What to produce = In the material below, find all lines with the string "joints" and copy them.

--- Begin Provided data ---

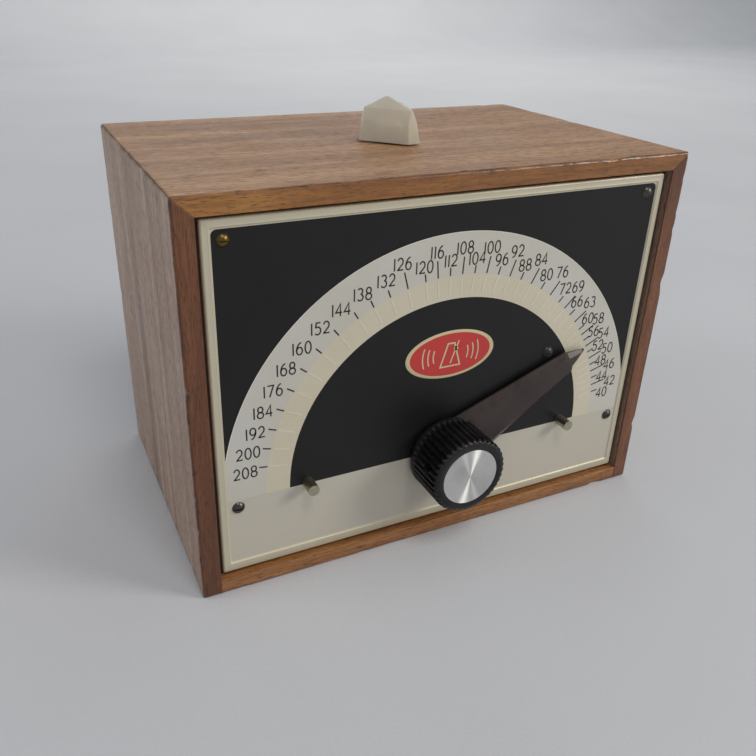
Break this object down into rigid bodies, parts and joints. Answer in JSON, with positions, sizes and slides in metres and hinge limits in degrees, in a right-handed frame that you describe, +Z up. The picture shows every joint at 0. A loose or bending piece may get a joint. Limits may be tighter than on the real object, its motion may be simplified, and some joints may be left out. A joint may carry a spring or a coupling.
{
  "type": "electric metronome",
  "caption": "Mains-driven tempo beater in a walnut case: a knob with a pointer sets the beat on a printed dial and a lamp lens on top flashes.",
  "frame": {"origin": "middle of the case's flat underside", "axes": "+X to the right of the dial seen from the front, +Y to the back (the dial faces -Y), +Z up"},
  "size_m": [0.159, 0.1148, 0.1323],
  "materials": {
    "walnut": "satin",
    "pine": "matte",
    "dial_enamel": "satin",
    "dark_steel": "satin",
    "brass": "satin",
    "steel": "satin",
    "black_steel": "satin",
    "lamination": "matte",
    "fibre": "matte",
    "lens": "gloss",
    "glass": "gloss",
    "bakelite": "satin",
    "hardboard": "matte",
    "rubber": "matte",
    "aluminium": "brushed"
  },
  "bodies": {
    "case": {"case_top": "walnut", "case_left": "walnut", "case_right": "walnut", "case_bottom": "walnut", "front_cleats": "pine", "rear_cleats": "pine", "dial_plate": "dial_enamel", "plate_screws": "dark_steel", "plate_screw_brass": "brass", "stop_pins": "steel", "spindle_bush": "brass", "bush_nut": "brass", "chassis": "steel", "chassis_spacer": "brass", "chassis_screw": "black_steel", "foot_screws": "dark_steel", "motor_posts": "steel", "motor_bracket": "steel", "field_core": "lamination", "field_coil": "fibre", "motor_bridge": "steel", "slide_rail": "steel", "beat_bushes": "brass", "hammer_pin": "steel", "sound_post": "pine", "contact_stack": "fibre", "lamp_lens": "lens", "lens_gasket": "rubber", "neon_lamp": "glass", "lamp_holder": "bakelite", "lamp_screws": "steel", "ballast_resistor": "fibre", "back_panel": "hardboard", "back_screws": "dark_steel", "cord_grommet": "rubber", "switch_body": "bakelite", "switch_nut": "steel"},
    "pointer": {"pointer_knob": "bakelite", "knob_inlay": "aluminium", "knob_set_screw": "dark_steel", "control_shaft": "steel", "shaft_pinion": "brass"},
    "carriage": {"rack_bar": "brass", "roller_fork": "brass"},
    "roller": {"roller_hub": "brass", "roller_tyre": "rubber"},
    "beat": {"beat_shaft": "steel", "beat_cam": "fibre"},
    "turntable": {"drive_disc": "steel", "disc_shaft": "steel", "disc_gear": "brass"},
    "rotor": {"rotor_drum": "steel", "rotor_shaft": "steel", "rotor_pinion": "brass"},
    "hammer": {"hammer_arm": "steel", "hammer_head": "brass"},
    "blade": {"contact_blade": "brass"},
    "switch": {"switch_lever": "steel"}
  },
  "joints": [
    {"name": "pointer_turn", "type": "hinge", "parent": "case", "child": "pointer", "pos_m": [0, -0.05, 0.0305], "axis": [0, -1, 0], "range_deg": [-19, 143]},
    {"name": "carriage_slide", "type": "slide", "parent": "case", "child": "carriage", "axis": [1, 0, 0], "range_m": [-0.0184, 0.0025]},
    {"name": "beat_spin", "type": "hinge", "parent": "case", "child": "beat", "pos_m": [0, -0.02, 0.058], "axis": [1, 0, 0], "continuous": true},
    {"name": "roller_slide", "type": "slide", "parent": "beat", "child": "roller", "axis": [1, 0, 0], "range_m": [-0.0184, 0.0025]},
    {"name": "disc_spin", "type": "hinge", "parent": "case", "child": "turntable", "pos_m": [0.012, -0.01, 0.058], "axis": [0, 1, 0], "continuous": true},
    {"name": "rotor_spin", "type": "hinge", "parent": "case", "child": "rotor", "pos_m": [0.012, 0.02, 0.0832], "axis": [0, 1, 0], "continuous": true},
    {"name": "hammer_lift", "type": "hinge", "parent": "case", "child": "hammer", "pos_m": [-0.035, -0.027, 0.072], "axis": [1, 0, 0], "range_deg": [0, 12]},
    {"name": "blade_flex", "type": "hinge", "parent": "case", "child": "blade", "pos_m": [-0.035, -0.0285, 0.0462], "axis": [-1, 0, 0], "range_deg": [0, 2.5], "stiffness_Nm_per_rad": 0.02},
    {"name": "switch_throw", "type": "hinge", "parent": "case", "child": "switch", "pos_m": [0.048, 0.043, 0.092], "axis": [1, 0, 0], "range_deg": [-20, 0]}
  ],
  "couplings": [
    {"joint": "carriage_slide", "follows": "pointer_turn", "m_per_rad": -0.00735},
    {"joint": "roller_slide", "follows": "pointer_turn", "m_per_rad": -0.00735},
    {"joint": "disc_spin", "follows": "rotor_spin", "ratio": -0.16667},
    {"joint": "beat_spin", "follows": "rotor_spin", "ratio": -0.13667}
  ]
}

--- End Provided data ---

Answer to this task =
Break this object down into rigid bodies, parts and joints. Answer in JSON, with positions, sizes and slides in metres and hinge limits in degrees, in a right-handed frame that you describe, +Z up. The picture shows every joint at 0. A loose or bending piece may get a joint. Limits may be tighter than on the real object, its motion may be simplified, and some joints may be left out. A joint may carry a spring or a coupling.
  "joints": [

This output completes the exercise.